Good question on drying out your welding rod.   Living in eastern Washington I don't have the moisture problem.

To store my rod I have made a couple of PVC containers.


----------



## Abrasive (Jul 11, 2022)

70xx are not inherently more (or less) sensitive to moisture.  The 70 refers to the 70ksi tensile strength of the deposited metal.

(You're probably thinking of low-hydrogen rods like 7018 and 7028.  XXX8, XXX5 and XXX6 are low-hydrogen rods.)

200F won't really dry a rod that's gotten wet.  That's at the low end of storage temperature.  If you have issues, 300-350F for 20-30 minutes will dry 7014.  Your toaster oven should be able to do that.  I would think that if you stored them in a rod tube or home-made equivalent you wouldn't really need to worry about it, though.

7018 would require a much higher drying temperature.


----------



## FOMOGO (Jul 11, 2022)

One of the joys of living in the high desert country. I have rod that's been sitting out in 50lb open metal containers for 20yrs, and it runs just fine.

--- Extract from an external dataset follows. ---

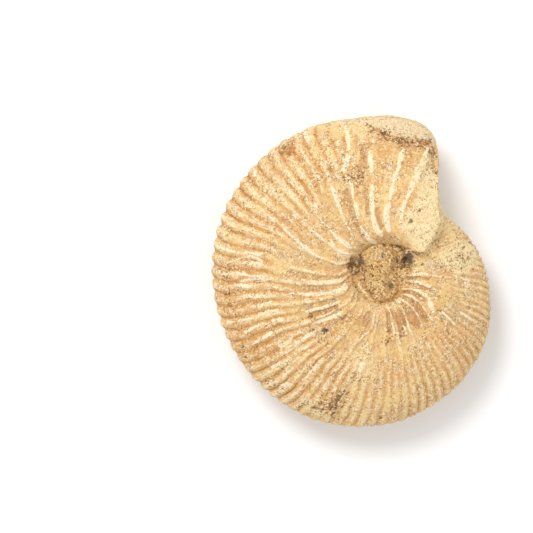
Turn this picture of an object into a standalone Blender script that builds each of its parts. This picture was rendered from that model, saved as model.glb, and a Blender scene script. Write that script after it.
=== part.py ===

Mike


----------



## pontiac428 (Jul 11, 2022)

homebrewed said:


> I didn't get any 70XX rod to try because it's been my impression that it's sensitive to moisture.  Living in western Oregon we tend to get a lot of that there moisture.  I see you live in Bremerton so you know exactly what I'm talking about.


Good stuff!  I can be a farm boy too, when the wife requires it.  The rest of the time I try to be practical!  And if not practical, at least I have fun.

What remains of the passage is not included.